* Objective: Answer with a single number: the count of lines that include the string "scene".

* Source excerpt:
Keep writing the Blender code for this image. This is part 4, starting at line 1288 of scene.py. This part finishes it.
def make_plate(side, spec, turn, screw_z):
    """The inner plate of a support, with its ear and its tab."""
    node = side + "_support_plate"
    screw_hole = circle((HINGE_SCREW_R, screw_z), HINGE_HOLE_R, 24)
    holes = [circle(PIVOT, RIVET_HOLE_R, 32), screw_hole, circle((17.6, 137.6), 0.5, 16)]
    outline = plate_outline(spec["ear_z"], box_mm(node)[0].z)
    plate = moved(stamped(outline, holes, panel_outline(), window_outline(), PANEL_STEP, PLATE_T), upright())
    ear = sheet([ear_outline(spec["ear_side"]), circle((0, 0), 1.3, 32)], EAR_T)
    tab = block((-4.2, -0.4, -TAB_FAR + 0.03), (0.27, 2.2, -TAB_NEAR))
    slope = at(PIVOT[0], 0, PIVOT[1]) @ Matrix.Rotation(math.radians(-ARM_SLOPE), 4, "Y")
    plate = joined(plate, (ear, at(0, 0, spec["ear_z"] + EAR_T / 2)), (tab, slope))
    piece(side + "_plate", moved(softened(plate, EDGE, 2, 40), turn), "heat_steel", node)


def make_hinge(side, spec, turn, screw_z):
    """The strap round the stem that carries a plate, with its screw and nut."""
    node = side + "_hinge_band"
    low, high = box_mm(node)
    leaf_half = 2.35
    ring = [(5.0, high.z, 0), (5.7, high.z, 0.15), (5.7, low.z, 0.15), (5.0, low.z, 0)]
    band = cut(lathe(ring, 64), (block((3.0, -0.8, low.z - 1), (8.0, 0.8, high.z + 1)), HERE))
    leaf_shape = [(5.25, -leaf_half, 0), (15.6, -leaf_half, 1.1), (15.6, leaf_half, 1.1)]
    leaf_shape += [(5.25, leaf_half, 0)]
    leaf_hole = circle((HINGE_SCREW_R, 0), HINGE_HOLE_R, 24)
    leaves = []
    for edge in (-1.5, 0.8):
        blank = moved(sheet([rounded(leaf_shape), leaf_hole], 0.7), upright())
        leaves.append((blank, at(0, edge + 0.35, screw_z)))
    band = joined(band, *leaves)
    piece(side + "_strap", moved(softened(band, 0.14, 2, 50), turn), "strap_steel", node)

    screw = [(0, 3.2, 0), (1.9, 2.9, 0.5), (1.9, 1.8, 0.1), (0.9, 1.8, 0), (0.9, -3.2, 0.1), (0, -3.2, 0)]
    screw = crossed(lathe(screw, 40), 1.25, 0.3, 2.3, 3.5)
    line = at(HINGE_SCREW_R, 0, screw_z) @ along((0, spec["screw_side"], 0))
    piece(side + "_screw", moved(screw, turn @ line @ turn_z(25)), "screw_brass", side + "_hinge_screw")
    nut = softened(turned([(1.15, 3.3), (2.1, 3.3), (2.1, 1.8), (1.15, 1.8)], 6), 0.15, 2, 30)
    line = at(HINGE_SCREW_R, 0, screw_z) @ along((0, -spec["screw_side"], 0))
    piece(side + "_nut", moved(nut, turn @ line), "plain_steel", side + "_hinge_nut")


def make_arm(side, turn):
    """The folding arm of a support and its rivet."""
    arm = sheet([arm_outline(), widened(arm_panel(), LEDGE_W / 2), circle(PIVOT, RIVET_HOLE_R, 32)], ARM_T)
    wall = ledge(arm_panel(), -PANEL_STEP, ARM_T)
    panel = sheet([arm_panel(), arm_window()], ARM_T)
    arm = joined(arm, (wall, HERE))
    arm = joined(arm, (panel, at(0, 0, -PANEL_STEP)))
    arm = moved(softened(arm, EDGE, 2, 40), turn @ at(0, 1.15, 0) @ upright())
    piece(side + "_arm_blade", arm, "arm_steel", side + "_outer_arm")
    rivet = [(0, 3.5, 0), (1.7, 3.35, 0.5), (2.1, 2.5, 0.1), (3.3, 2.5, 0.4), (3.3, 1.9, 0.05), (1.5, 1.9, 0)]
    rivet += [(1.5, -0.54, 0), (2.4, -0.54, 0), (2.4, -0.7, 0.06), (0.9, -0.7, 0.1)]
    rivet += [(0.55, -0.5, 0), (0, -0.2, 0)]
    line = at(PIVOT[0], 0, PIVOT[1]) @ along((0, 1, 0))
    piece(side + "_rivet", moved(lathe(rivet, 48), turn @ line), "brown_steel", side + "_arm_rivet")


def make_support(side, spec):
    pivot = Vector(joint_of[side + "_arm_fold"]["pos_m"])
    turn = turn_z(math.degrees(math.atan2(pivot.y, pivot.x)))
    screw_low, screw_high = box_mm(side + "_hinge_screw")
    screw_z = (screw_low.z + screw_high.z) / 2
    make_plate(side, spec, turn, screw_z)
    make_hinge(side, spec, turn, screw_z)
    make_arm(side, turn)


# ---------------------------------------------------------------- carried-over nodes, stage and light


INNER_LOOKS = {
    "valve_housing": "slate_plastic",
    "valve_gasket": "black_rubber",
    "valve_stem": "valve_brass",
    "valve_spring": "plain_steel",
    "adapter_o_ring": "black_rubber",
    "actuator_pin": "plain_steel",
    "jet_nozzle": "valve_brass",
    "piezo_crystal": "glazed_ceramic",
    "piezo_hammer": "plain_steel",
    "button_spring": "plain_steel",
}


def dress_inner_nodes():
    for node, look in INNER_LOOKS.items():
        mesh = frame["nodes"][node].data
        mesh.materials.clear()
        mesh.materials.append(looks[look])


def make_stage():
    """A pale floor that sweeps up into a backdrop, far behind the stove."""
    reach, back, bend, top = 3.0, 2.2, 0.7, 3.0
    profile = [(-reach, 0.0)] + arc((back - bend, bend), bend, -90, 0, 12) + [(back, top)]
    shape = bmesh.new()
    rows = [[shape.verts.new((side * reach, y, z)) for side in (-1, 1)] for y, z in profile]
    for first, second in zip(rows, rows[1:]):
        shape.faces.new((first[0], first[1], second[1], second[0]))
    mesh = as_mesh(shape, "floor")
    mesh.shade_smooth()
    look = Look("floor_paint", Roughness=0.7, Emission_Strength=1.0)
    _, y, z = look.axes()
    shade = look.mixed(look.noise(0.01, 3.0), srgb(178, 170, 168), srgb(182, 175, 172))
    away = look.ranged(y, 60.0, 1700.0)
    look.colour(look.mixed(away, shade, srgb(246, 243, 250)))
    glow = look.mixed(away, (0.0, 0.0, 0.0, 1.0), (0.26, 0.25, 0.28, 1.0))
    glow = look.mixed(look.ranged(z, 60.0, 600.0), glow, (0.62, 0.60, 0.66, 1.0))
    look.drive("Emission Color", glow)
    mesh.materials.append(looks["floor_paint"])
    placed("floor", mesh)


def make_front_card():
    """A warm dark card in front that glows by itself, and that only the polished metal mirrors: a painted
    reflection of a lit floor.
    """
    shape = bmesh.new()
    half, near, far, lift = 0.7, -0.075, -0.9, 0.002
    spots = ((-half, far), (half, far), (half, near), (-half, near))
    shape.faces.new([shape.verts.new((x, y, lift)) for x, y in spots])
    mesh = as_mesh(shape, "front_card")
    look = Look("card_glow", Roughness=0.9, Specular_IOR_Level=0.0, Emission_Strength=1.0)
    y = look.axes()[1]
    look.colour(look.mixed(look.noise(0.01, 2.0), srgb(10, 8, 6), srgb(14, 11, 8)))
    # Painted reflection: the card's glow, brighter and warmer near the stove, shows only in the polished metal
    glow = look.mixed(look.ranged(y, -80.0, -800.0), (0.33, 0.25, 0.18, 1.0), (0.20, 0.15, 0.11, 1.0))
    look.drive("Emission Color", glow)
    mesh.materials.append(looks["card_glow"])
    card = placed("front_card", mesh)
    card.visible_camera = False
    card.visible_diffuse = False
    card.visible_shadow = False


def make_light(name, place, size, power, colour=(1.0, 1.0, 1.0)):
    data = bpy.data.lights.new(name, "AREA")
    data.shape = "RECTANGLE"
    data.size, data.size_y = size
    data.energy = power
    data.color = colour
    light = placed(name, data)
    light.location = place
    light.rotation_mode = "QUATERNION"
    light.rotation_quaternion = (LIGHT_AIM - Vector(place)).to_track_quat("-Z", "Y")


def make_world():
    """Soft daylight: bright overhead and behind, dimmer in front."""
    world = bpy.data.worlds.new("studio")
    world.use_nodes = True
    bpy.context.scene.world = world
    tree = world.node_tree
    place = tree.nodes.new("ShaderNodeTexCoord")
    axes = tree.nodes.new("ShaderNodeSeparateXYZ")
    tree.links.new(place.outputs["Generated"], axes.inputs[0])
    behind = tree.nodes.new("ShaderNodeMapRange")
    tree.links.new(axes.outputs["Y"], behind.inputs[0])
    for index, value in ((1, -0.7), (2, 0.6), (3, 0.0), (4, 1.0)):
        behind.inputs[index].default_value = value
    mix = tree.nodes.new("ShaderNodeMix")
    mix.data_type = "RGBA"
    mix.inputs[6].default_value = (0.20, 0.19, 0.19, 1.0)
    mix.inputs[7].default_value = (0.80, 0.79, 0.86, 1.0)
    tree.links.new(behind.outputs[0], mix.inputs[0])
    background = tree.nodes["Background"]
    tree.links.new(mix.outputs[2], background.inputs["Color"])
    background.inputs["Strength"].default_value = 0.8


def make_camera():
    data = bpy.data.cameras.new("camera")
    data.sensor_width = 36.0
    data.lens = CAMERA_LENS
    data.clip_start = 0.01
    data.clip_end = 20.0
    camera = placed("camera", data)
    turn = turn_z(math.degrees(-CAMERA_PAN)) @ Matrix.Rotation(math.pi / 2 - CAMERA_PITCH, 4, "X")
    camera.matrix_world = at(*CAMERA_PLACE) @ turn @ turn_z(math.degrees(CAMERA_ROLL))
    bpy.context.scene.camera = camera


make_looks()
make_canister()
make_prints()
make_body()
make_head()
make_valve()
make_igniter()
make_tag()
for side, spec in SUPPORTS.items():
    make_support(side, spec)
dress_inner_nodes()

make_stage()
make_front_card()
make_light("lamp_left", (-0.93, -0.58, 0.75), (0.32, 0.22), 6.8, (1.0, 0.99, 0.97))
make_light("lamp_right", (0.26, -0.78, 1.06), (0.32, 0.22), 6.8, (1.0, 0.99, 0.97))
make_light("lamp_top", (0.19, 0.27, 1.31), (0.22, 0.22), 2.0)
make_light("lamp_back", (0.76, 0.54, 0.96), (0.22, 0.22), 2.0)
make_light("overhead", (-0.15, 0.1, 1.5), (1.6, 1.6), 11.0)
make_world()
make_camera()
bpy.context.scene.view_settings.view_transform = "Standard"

* Finished task: 4